Referring now to FIG. 9, FIG. 9 is a flowchart of a software process executable by the first communications device 4. In step 9.02 a series of user selections of the input device 42 are recorded in the FIFO 19 to form a pattern fraction PF.N. Referring now to FIGS. 9, 13, and 15 one exemplary aspect of the method of the present invention, the first communications device 4 may be a cellular telephone and the input device may be a touch or heat sensitive telephone keypad 35A, as included in an iPhone™ cellular telephone 4, wherein the FIFO 19 records the selections by the user of keys K.1-K.11 of the telephone keypad 35A in an order as selected by the first party.
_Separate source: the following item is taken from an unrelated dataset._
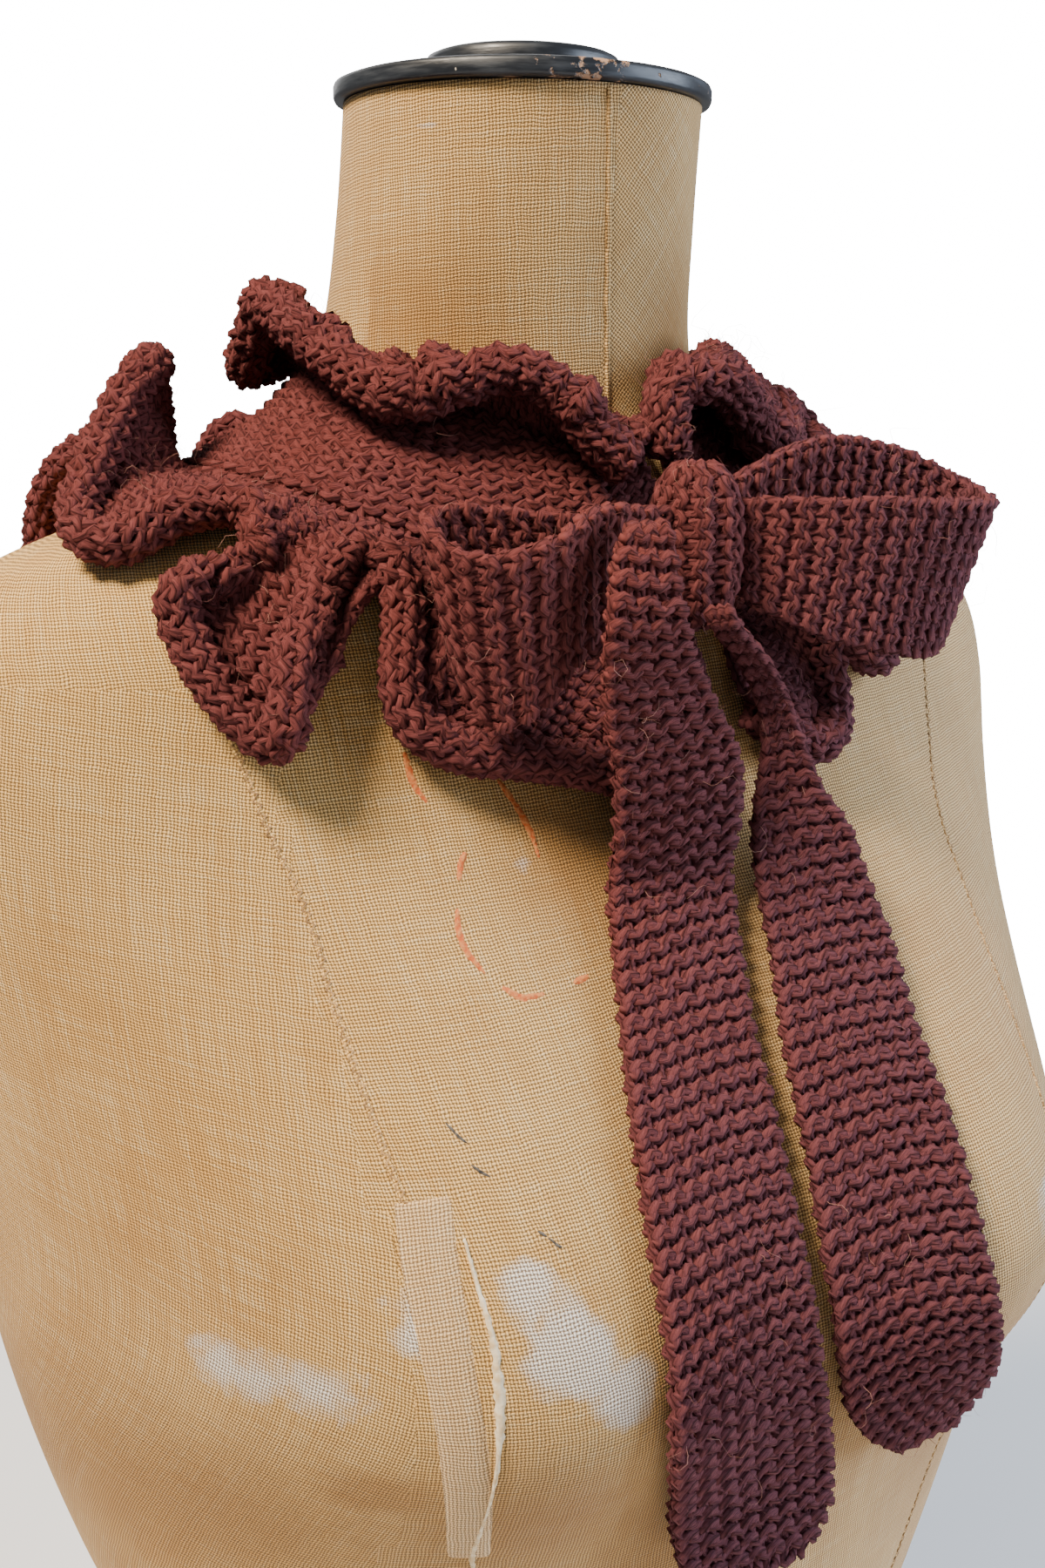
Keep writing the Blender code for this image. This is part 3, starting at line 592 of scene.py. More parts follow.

Referring now to FIG. 16, when the FIFO 19 contains a full pattern fraction PF.N, e.g. of a preset quantity of F entries of the FIFO 19, the pattern fraction PFM.N as stored in the FIFO 19 is transmitted to the server 12 in step 9.04 within a pattern message.
The first communications device 4 determines in step 9.06 whether the first communications device 4 has received a match signal indicating that the server 12 has found a match between at least one pattern fraction PF.1-PF.N sent transmitted by the first communications device 4 and a pattern information PF.1-PF.N provided by another source, e.g., the second communications device 6, the system 13, the sensory module 14, and/or the pattern generator 82. When the first communications device 4 determines in step 9.06 to not have received a pattern match signal, the first device proceeds from step 9.06 to step 9.08 and to determine whether the first communications device 4 shall cease recording pattern fractions. When the first device 4 determines in step 9.08 to cease recording pattern fractions, the first device 6 proceeds to step 9.10 and to perform alternate or additional computational functions.
When the first communications device 4 determines in step 9.06 to have received a match signal, the first device 6 receives in step 9.12 a communication invitation from the server 6, optionally containing the identity information AR.2.IN associated with the device 6, generator 82 or system 13 or 14 that provided the pattern information PF.1-PF.N to the server 12. In step 9.14 the first device 6 rings and/or vibrates, and optionally displays the identity information received in step 9.12. In step 9.16 the first device 4 determines whether user has indicated an acceptance of the communication invitation of step 9.12.
When the first device 4 determines in step 9.16 that user has not indicated an acceptance of the communication invitation of step 9.12, the first device 4 proceeds to step 9.18 and ceases ring, vibrating and/or displaying the second identity information AR.2.IN and then proceeds on to step 9.08. Alternatively, when the first device 4 determines in step 9.16 that user has indicated an acceptance of the communication invitation of step 9.12, the first device 4 proceeds to step 9.20 and ceases ring, vibrating and/or displaying the second identity information AR.2.IN and then proceeds on to step 9.22 and transmits a confirm signal to the server 12. The first device 4 then receives a record identifier R.ID, a first reference REF.1 and/or a second device address CALL.2 in step 9.24. The information received by the first device 4 in step 9.24 enables the user of the first device 4, in coordination with the server 12, to thereafter send a communications request to the second device 6.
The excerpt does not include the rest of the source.